In order to appropriately cost allocate newly-identified network upgrades to mitigate thermal overloads, a DC-based analysis is used to determine linear distribution factors. These factors define a studied project’s relative influence in causing a flow violation in the system. For voltage and collapse mitigation, a similar relative impact-based allocation process is followed, and this process is often defined by the utility or system operator. A project may or may not be the sole cause of a violation, so these factors help determine how to allocate costs of proposed upgrades across two or more projects. Following cost allocation of upgrades, developers may deem a generation project viable or non-viable due to the expense to interconnect. Network upgrades can range from tens of millions to even billions of dollars, and the additional assigned costs to a project may or may not make the project worthwhile to build. It should be noted that selecting network upgrades is primarily a manual, subjective process.

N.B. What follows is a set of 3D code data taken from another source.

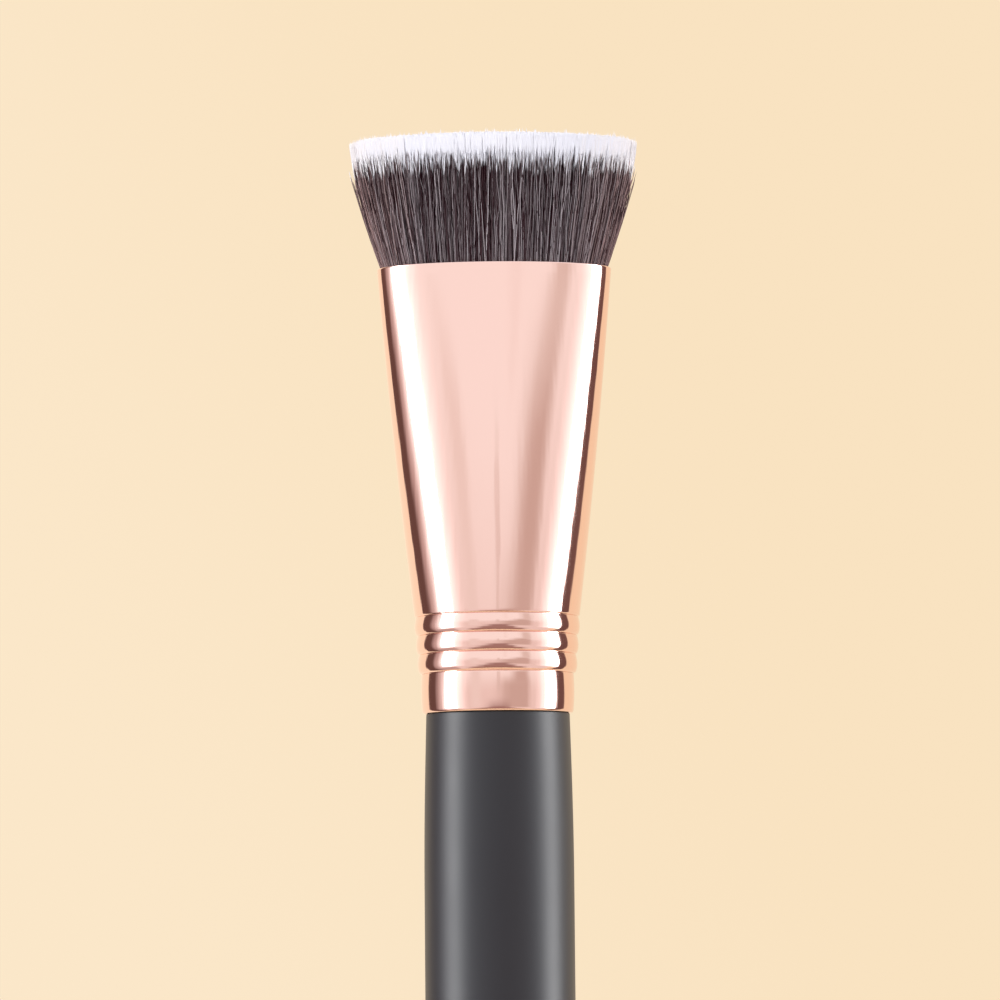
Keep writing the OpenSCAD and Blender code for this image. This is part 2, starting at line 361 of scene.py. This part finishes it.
tenon += [(tenon_r, tenon_z - tenon_chamfer), (tenon_r - tenon_chamfer, tenon_z)]
outline = np.concatenate([tail + (0, foot_z), taper + (0, foot_z), swell, edge, tenon])
handle = skin("handle_turned", ring(outline[:, 0], outline[:, 0], outline[:, 1], handle_sides))


def noise(tree, place, scale=5, detail=2):
    """Cloudy noise from 0 to 1, finer with a larger scale and crisper with more detail."""
    made = node(tree, "ShaderNodeTexNoise", i0=place)
    fill(tree, made, {"Scale": scale, "Detail": detail})
    return made.outputs[0]


def stretched(tree, place, factors):
    """The place times a factor along each axis."""
    made = node(tree, "ShaderNodeMapping", i0=place)
    fill(tree, made, {"Scale": factors})
    return made.outputs[0]


def ranged(tree, value, span, result):
    """A straight line from the first result to the second while value goes over its span."""
    ends = {"i1": span[0], "i2": span[1], "i3": result[0], "i4": result[1]}
    return node(tree, "ShaderNodeMapRange", i0=value, **ends).outputs[0]


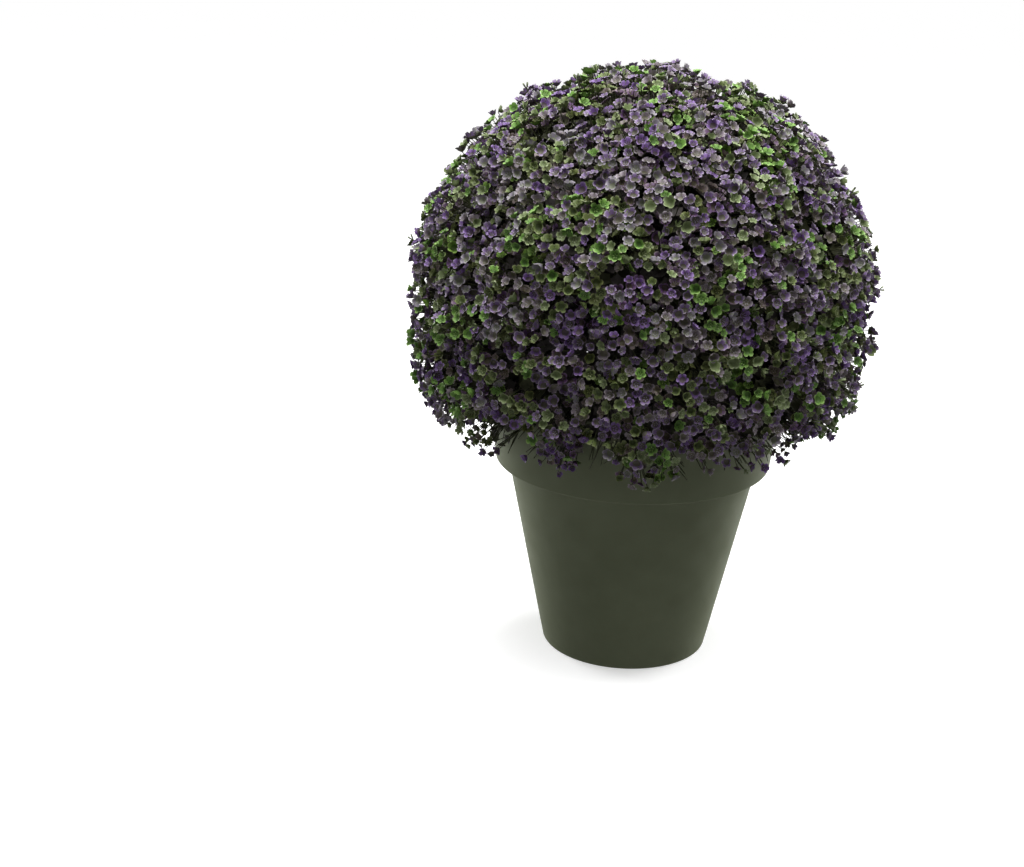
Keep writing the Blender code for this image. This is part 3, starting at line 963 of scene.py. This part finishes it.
def floret_tree():
    """Points that each get a floret of its turn, width and kind, in three colours."""
    inputs = [("Florets", "NodeSocketCollection")]
    inputs += [(band, "NodeSocketMaterial") for band in BANDS]
    tree, given = node_group("floret_setter", inputs)
    choice = {"Collection": given["Florets"], "Separate Children": True, "Reset Children": True}
    kinds = add_node(tree, "GeometryNodeCollectionInfo", choice)["Instances"]
    points = add_node(tree, "GeometryNodeMeshToPoints", {"Mesh": given["Geometry"]})["Points"]
    setting = {
        "Points": points,
        "Instance": kinds,
        "Pick Instance": True,
        "Instance Index": named_attribute(tree, "kind", "INT"),
        "Rotation": named_attribute(tree, "turn", "QUATERNION"),
        "Scale": named_attribute(tree, "width", "FLOAT"),
    }
    florets = add_node(tree, "GeometryNodeInstanceOnPoints", setting)["Instances"]
    stream = add_node(tree, "GeometryNodeRealizeInstances", {"Geometry": florets})["Geometry"]
    for number, band in enumerate(BANDS):
        operands = {2: named_attribute(tree, "band", "INT"), 3: number}
        same = add_node(tree, "FunctionNodeCompare", operands, data_type="INT", operation="EQUAL")
        painting = {"Geometry": stream, "Selection": same["Result"], "Material": given[band]}
        stream = add_node(tree, "GeometryNodeSetMaterial", painting)["Geometry"]
    add_node(tree, "NodeGroupOutput", {"Geometry": stream})
    return tree


# --- the shape of a floret
HEART, LOBE, RIM = range(3)
LOBES = 5
LOBE_SIDE = math.radians(21)  # turn from the middle of a lobe to its shoulder
SHOULDER_REACH = 0.93  # share of the tip's reach, as a lobe's end is round
LOBE_STRETCH = (0.84, 1.10)  # least and most reach of a lobe against the mean

# Name, depth of the cup, droop of its tips, reach of its notches and of the whorl inside it.
OPEN_FLORETS = (
    ("floret_open", 0.44, 0.07, 0.67, 0.0),
    ("floret_deep", 0.58, 0.03, 0.73, 0.0),
    ("floret_whorled", 0.50, 0.06, 0.66, 0.22),
    ("floret_wide", 0.36, 0.11, 0.64, 0.22),
    ("floret_flat", 0.30, 0.09, 0.61, 0.20),
    ("floret_round", 0.50, 0.02, 0.77, 0.0),
)
OPEN_KINDS = len(OPEN_FLORETS)  # the bud's kind comes after them


# A row round the cup: the reach of its lobes and notches, then the heights round a lobe.
Row = namedtuple("Row", "tip notch tip_height shoulder_height notch_height")


def cup_rows(cup, droop, notch):
    """Rows of a cup of width 1 and that depth, whose lobes curl and whose tips droop."""
    return (
        Row(0.29, 0.26, 0.42 * cup, 0.42 * cup, 0.42 * cup),
        Row(0.43, 0.44 * notch, 0.84 * cup, 0.90 * cup, 0.74 * cup),
        Row(0.50, 0.49 * notch, cup - droop, cup - 0.3 * droop, 0.84 * cup),
    )


def around(turn, reach, height):
    """A point at a turn round the axis, a reach from it and a height."""
    return (reach * math.cos(turn), reach * math.sin(turn), height)


def ring_points(row, shoulders, stretch):
    """Points of a row: lobe tips, with shoulders where asked, and notches between."""
    made = []
    for lobe in range(LOBES):
        middle = 2 * math.pi * lobe / LOBES
        for turn in (-LOBE_SIDE, 0.0, LOBE_SIDE) if shoulders else (0.0,):
            reach = row.tip * stretch[lobe] * (SHOULDER_REACH if turn else 1.0)
            height = row.shoulder_height if turn else row.tip_height
            made.append(around(middle + turn, reach, height * (2 - stretch[lobe])))
        made.append(around(middle + math.pi / LOBES, row.notch, row.notch_height))
    return made


def floret_mesh(name, cup, droop, notch, whorl):
    """A cup of five rounded uneven lobes of width 1 on its neck, with a small whorl inside."""
    chance = random.Random(name)
    stretch = [chance.uniform(*LOBE_STRETCH) for _ in range(LOBES)]
    neck, wall, rim = cup_rows(cup, droop, notch)
    small = ring_points(neck, False, stretch)
    large = ring_points(wall, True, stretch)
    points = [(0, 0, 0), *small, *large, *ring_points(rim, True, stretch)]
    first, second = 1 + len(small), 1 + len(small) + len(large)
    faces, bands = [], []
    for k in range(len(small)):
        faces.append((0, 1 + k, 1 + (k + 1) % len(small)))
    bands += [HEART] * len(faces)
    for lobe in range(LOBES):
        tip, valley = 1 + 2 * lobe, 2 + 2 * lobe
        before = 1 + (2 * lobe - 1) % len(small)
        left, top, right, notched = (first + 4 * lobe + k for k in range(4))
        last = first + (4 * lobe - 1) % len(large)
        faces += [(before, last, left), (before, left, tip), (tip, left, top)]
        faces += [(tip, top, right), (tip, right, valley), (valley, right, notched)]
    # The faces in the notches between the lobes take the heart's colour, darker than the lobes: painted
    # shade in those creases.
    bands += [HEART, LOBE, LOBE, LOBE, LOBE, HEART] * LOBES
    for k in range(len(large)):
        after = (k + 1) % len(large)
        faces.append((first + k, second + k, second + after, first + after))
    bands += [RIM] * len(large)
    if whorl:
        add_whorl(points, faces, bands, cup, whorl)
    return banded_mesh(name, points, faces, bands)


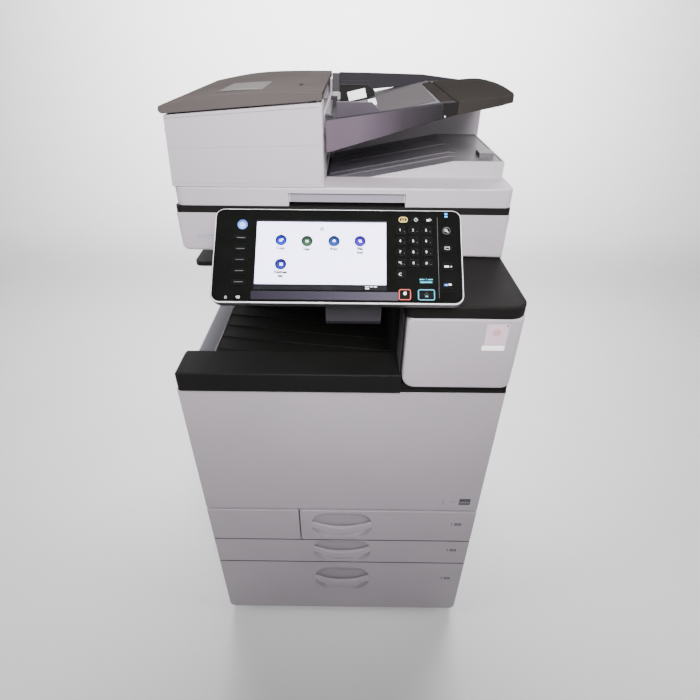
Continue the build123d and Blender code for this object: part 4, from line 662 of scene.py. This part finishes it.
# fixed keys and printed symbols, none of which travels
TOP = FIXED_KEY_TOP
wire("top_key_ring", PANEL, shifted(rounded(12.2, 7.6, 3.7), 98.0, 57.8), TOP, 1.3, yellow, "panel")
wire("top_key_symbol", PANEL, shifted(rounded(4.4, 3.0, 0.6), 98.0, 57.8), TOP, 0.7, yellow,
     "panel")
wire("top_key_diamond", PANEL, [(114.2, 57.8), (117.0, 60.6), (119.8, 57.8), (117.0, 55.0)], TOP,
     0.8, white_mark, "panel")
panel_plate("top_key_card", shifted(rounded(4.0, 3.2, 0.4), 135.2, 57.2), TOP, TOP + 0.06,
            white_mark, slot="key_dark")
wire("top_key_arrow", PANEL, [(138.0, 56.0), (140.2, 58.0), (137.0, 60.4)], TOP, 0.6, white_mark,
     "panel", closed=False)
legend("clear_key", PANEL, "C", 92.5, -29.1, 4.4, TOP, white_mark, "panel")
legend("sample_key", PANEL, "2", 130.5, -36.6, 2.8, TOP, teal, "panel")
for index, x in enumerate((124.6, 136.4)):
    panel_plate(f"sample_key_wing_{index}", shifted(rounded(7.4, 1.3, 0.3), x, -36.9), TOP,
                TOP + 0.06, teal, slot="key_dark")
panel_plate("sample_key_bar", shifted(rounded(17.5, 2.0, 0.4), 130.5, -41.0), TOP, TOP + 0.06, teal,
            slot="key_dark")
wire("search_ring", PANEL, shifted(disc(5.3), 162.8, 40.5), TOP, 0.75, dim_mark, "panel")
wire("search_lens", PANEL, shifted(disc(1.7, 20), 161.8, 41.2), TOP, 0.7, white_mark, "panel")
wire("search_handle", PANEL, [(163.2, 39.9), (165.2, 38.0)], TOP, 0.8, white_mark, "panel",
     closed=False)
wire("book_symbol", PANEL,
     [(159.6, 14.2), (161.4, 14.9), (162.9, 14.0), (164.4, 14.9), (166.2, 14.2), (166.2, 10.6),
      (162.9, 10.6), (159.6, 10.6)], TOP, 0.65, white_mark, "panel")
panel_plate("counter_symbol", shifted(rounded(6.6, 2.8, 0.7), 161.4, -16.2), TOP, TOP + 0.06,
            white_mark, slot="key_dark")
panel_plate("counter_dot", shifted(disc(1.0, 12), 168.0, -16.4), TOP, TOP + 0.06, white_mark,
            slot="key_dark")
panel_plate("sleep_symbol", shifted(rounded(6.4, 3.4, 1.6), 160.0, -44.6), TOP, TOP + 0.06,
            badge("sleep_blue", (0.12, 0.20, 0.75), (0.02, 0.03, 0.22), 0.5), slot="key_dark")
panel_plate("sleep_symbol_pale", shifted(rounded(4.6, 2.8, 1.3), 165.4, -44.2), TOP, TOP + 0.07,
            white_mark, slot="key_dark")
for index, y in enumerate((68.2, 63.8)):
    panel_plate(f"data_lamp_{index}", shifted(rounded(4.6, 2.6, 0.6), 162.6, y), 0.0, 0.12,
                lamp_blue, slot="power_blue", edge=0.08)
panel_plate("column_line", shifted(rounded(0.5, 128, 0.2), 149.3, -1.5), 0.0, 0.06, dim_mark)
for index in range(5):
    y = 25.9 - KEY_PITCH_Y * index
    panel_plate(f"shortcut_line_{index}", shifted(rounded(12.5, 0.9, 0.3), -145.2, y + 0.5), TOP,
                TOP + 0.05, dim_mark, slot="key_dark")
wire("drop_symbol", PANEL, [(-162.5, -64.4), (-160.9, -67.0), (-162.5, -69.0), (-164.1, -67.0)],
     0.0, 0.7, white_mark, "panel")
wire("card_symbol", PANEL, shifted(rounded(3.8, 3.0, 0.4), -144.2, -66.3), 0.0, 0.7, white_mark,
     "panel")
panel_plate("card_bar", shifted(rounded(2.2, 0.8, 0.2), -144.2, -66.3), 0.0, 0.1, white_mark)
wire("card_arrow", PANEL, [(-148.0, -66.3), (-146.8, -65.2)], 0.0, 0.6, white_mark, "panel",
     closed=False)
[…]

Contingency analysis forms the core analytical component of an interconnection study.
Models the reliability of the grid under numerous “what-if?” scenarios;
Establishes a generation project’s relative impacts on the grid;
Provides an initial economic assessment of its cost to interconnect.
Mitigations (proposed grid upgrades) are selected to alleviate all relevant violations across all contingencies.
If a transmission line overload occurs in even a single contingency event, it will still require mitigation.
Mitigation selection, short of verification in software, is often largely subjective.
Automation and optimization of mitigation selection would create an explicit and repeatable process;
Mitigation costs could be validated or explored in advance via an automated process.
Robust simulation tools can help.
Ensure generation projects are appropriately assigned network upgrade costs;
Avoid unnecessary non-convergence and verify true voltage collapse;
Help with determining appropriate mitigations.